For infinite terrain a few things had to change:

• World-locked UVs using the same CPU-wrap trick as the terrain, so ripples stay pinned to the world instead of scrolling/rotating with the bike.
• Coarser-per-layer normal overlays (each layer tiles 2ⁱ times less often) to avoid the classic “second water” horizon seam.
• Live sky-tinted envMap — a tiny 16×16 cube painted from the same sky colors the skybox uses, updated only when the sky actually changes.

What you get from this

• Constant memory footprint (one geometry)
• No seams or popping
• Perfect CPU/GPU parity
• Strong performance even on phones

As usual, I kept the hot path allocation-free. The result is excellent frame times across devices.

Why I think this technique is underused

You trade authored heightmaps and non-periodic noise (like simplex). In return you get infinite, seamless, precision-clean terrain with guaranteed sync between rendering and collisions. Perfect for procedural cruising experiences.

The full source is a single HTML file with detailed comments.

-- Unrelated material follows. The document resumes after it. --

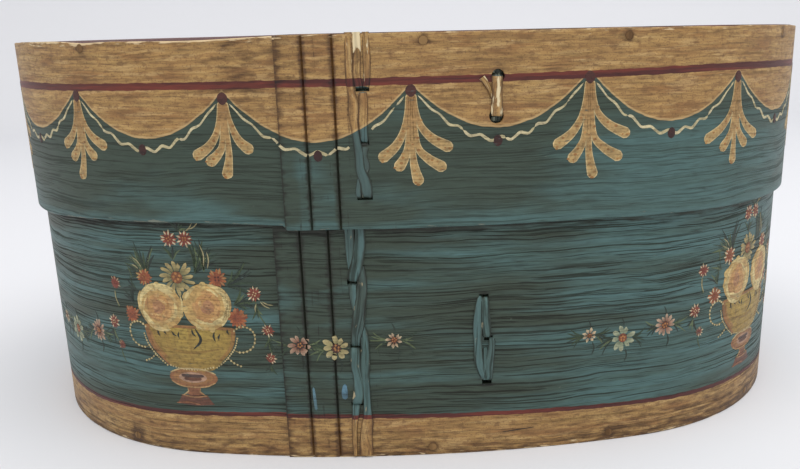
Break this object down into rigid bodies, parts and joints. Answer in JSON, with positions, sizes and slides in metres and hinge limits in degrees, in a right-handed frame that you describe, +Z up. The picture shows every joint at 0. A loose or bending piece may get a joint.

Hope this technique sees more use.

I have used similar approach for terrain LOD, but with a few differences:

• for close range used fractal noise, which is actually several overlapped Perlin octaves, for distances I left only the major Perlin noise
• named the approach differently - CLOD (from Continuous LOD)
• used modified Fermat’s spiral to distribute vertices in polar coordinates with r=d^n\sqrt{n} and \alpha=2 \pi n(1 - \frac{2}{1+\sqrt 5}), where d is the distribution factor of how quickly vertices get sparse

As the code is lost (it was decades ago, in OpenGL 1.x, in C) I now tried to recreate the same distribution here:

https://codepen.io/boytchev/full/qEqVxrr

Here are snapshots of d=1.001, d=1.002 and d=1.010

image3469×802 165 KB

@PavelBoytchev CLOD is a great name The Fermat-spiral is a very nice way to solve the distribution problem indeed; I will look to use it in future. Thank you!

Excellent demo! And cool name. My friends with motorcycles often expressed the desire to just point the bike in a direction and just ride.